コロナ禍の「上乗せ失業保険」は再雇用の妨げ 毎週600ドル追加、職場復帰意欲減

 新型コロナウイルスの影響で解雇された人の約半数が、通常の収入よりも多額の失業給付金をもらっていることから、雇用主から「事業再開の計画を複雑にしている」との声があがっている。ウォール・ストリート・ジャーナルが28日、報じた。
 3月に可決された新型コロナウイルス刺激策一括法では、毎週600ドル(約6万4110円)が7月31日まで、失業給付金に上乗せされる。これにより、失業者が1週間に受ける給付金の額は、昨年平均の377ドル97セントを大きく上回り約978ドルとなる。

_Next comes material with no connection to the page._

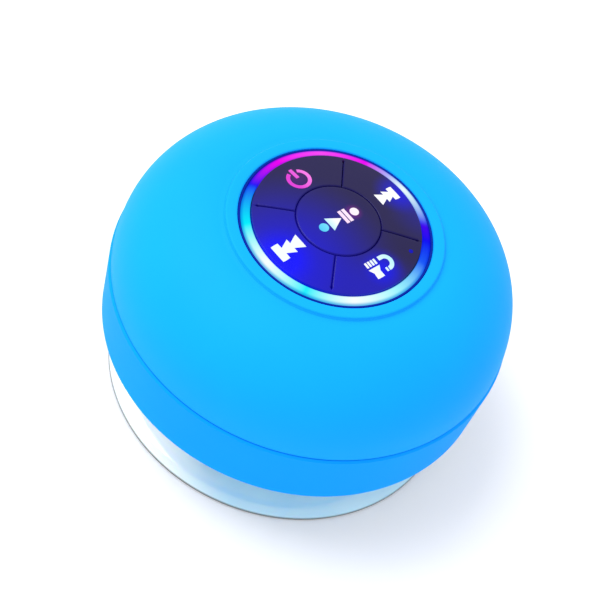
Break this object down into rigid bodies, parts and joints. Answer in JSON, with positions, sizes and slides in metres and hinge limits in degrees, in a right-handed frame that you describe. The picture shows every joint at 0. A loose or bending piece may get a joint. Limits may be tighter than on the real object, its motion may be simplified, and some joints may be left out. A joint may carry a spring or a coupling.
{
  "type": "shower speaker",
  "caption": "Round wireless shower speaker: silicone-skinned dome with keys inside a lit ring on top, and a large soft suction cup below.",
  "frame": {"origin": "centre of the suction cup's rim, on the surface that it rests on or holds to", "axes": "+Z out of the control panel, along the axis of the dome and cup; +Y towards the power key, which is up when the speaker hangs on a wall; +X towards the next-track key"},
  "size_m": [0.0864, 0.0864, 0.0549],
  "materials": {
    "blue_silicone": "matte moulded silicone",
    "pale_shell": "fine spark texture",
    "black_rubber": "matte",
    "steel": "zinc plated",
    "navy_gloss": "gloss",
    "light_guide": "milky, lit from below in changing colours",
    "key_gloss": "smoked gloss with clear icons",
    "black_plastic": "moulded",
    "circuit_board": "solder mask",
    "led_lens": "clear potting on white",
    "battery_wrap": "foil pouch",
    "foam": "open-cell foam",
    "ferrite": "ground ferrite",
    "cone_paper": "pressed fibre",
    "copper": "enamelled copper wire",
    "spider_cloth": "impregnated cloth",
    "wire_jacket": "flexible insulation",
    "milky_cup": "glossy milky soft vinyl"
  },
  "bodies": {
    "housing": {"silicone_dome_cover": "blue_silicone", "silicone_skirt": "blue_silicone", "upper_shell": "pale_shell", "lower_shell": "pale_shell", "shell_seal_ring": "black_rubber", "driver_gasket": "black_rubber", "usb_gasket": "black_rubber", "cone_surround": "black_rubber", "case_screws": "steel", "key_board_screws": "steel", "driver_screws": "steel", "main_board_screws": "steel", "driver_frame": "steel", "driver_front_plate": "steel", "driver_yoke": "steel", "usb_socket": "steel", "bezel_ring": "navy_gloss", "light_ring": "light_guide", "key_carrier": "black_plastic", "key_switches": "black_plastic", "key_board": "circuit_board", "main_board": "circuit_board", "ring_leds": "led_lens", "microphone": "steel", "board_parts": "black_plastic", "battery": "battery_wrap", "battery_pads": "foam", "driver_magnet": "ferrite", "spider": "spider_cloth", "sound_mesh": "spider_cloth", "battery_wires": "wire_jacket", "speaker_wires": "wire_jacket", "panel_wires": "wire_jacket"},
    "play_button": {"play_key": "key_gloss", "play_plunger": "black_plastic"},
    "next_button": {"next_key": "key_gloss", "next_plunger": "black_plastic"},
    "power_button": {"power_key": "key_gloss", "power_plunger": "black_plastic"},
    "previous_button": {"previous_key": "key_gloss", "previous_plunger": "black_plastic"},
    "phone_button": {"phone_key": "key_gloss", "phone_plunger": "black_plastic"},
    "speaker_diaphragm": {"speaker_cone": "cone_paper", "voice_coil": "copper", "dust_cap": "cone_paper"},
    "flap": {"port_flap": "blue_silicone"},
    "cup": {"suction_cup": "milky_cup"}
  },
  "joints": [
    {"name": "play_press", "type": "slide", "parent": "housing", "child": "play_button", "axis": [0, 0, -1], "range_m": [0, 0.0004], "stiffness_N_per_m": 1500, "springref_m": -0.0003},
    {"name": "next_press", "type": "slide", "parent": "housing", "child": "next_button", "axis": [0, 0, -1], "range_m": [0, 0.0004], "stiffness_N_per_m": 1500, "springref_m": -0.0003},
    {"name": "power_press", "type": "slide", "parent": "housing", "child": "power_button", "axis": [0, 0, -1], "range_m": [0, 0.0004], "stiffness_N_per_m": 1500, "springref_m": -0.0003},
    {"name": "previous_press", "type": "slide", "parent": "housing", "child": "previous_button", "axis": [0, 0, -1], "range_m": [0, 0.0004], "stiffness_N_per_m": 1500, "springref_m": -0.0003},
    {"name": "phone_press", "type": "slide", "parent": "housing", "child": "phone_button", "axis": [0, 0, -1], "range_m": [0, 0.0004], "stiffness_N_per_m": 1500, "springref_m": -0.0003},
    {"name": "cone_throw", "type": "slide", "parent": "housing", "child": "speaker_diaphragm", "axis": [0, 0, 1], "range_m": [-0.0006, 0.0006], "stiffness_N_per_m": 1200, "deforming": ["cone_surround", "spider"]},
    {"name": "flap_hinge", "type": "hinge", "parent": "housing", "child": "flap", "pos_m": [0, 0.04245, 0.0189], "axis": [-1, 0, 0], "range_deg": [0, 110]},
    {"name": "cup_swivel", "type": "hinge", "parent": "housing", "child": "cup", "pos_m": [0, 0, 0.016], "axis": [0, 0, 1], "continuous": true}
  ]
}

 労働省の統計によると、2020年の第1四半期、フルタイム労働者の半数の収入は、週957ドル以下だった。
 今回失業保険に上乗せされる600ドルは、時給15ドルでフルタイムで働いた収入と同額。一方、米国の21州の連邦最低賃金は現在7ドル25セント。600ドルは、これまで民主党議員が引き上げようと検討していた連邦最低賃金の目標額にあたる。また、上乗せさせる額は、各労働者の賃金に調整することが旧式のテクノロジーにより不可能だったため、定額になったという。
 刺激策の本来の目的は、低賃金労働者を数カ月間、経済的被害から保護するため、また経済再開時の景気回復に向け、消費者の購買力を促進させるためだった。
 しかし、いつも働いて得る収入よりも、失業保険の方が高い金額をもらえることから、一時的に解雇された人々は今後、事業が再開されても、しばらくは再雇用を求めないことが懸念されている。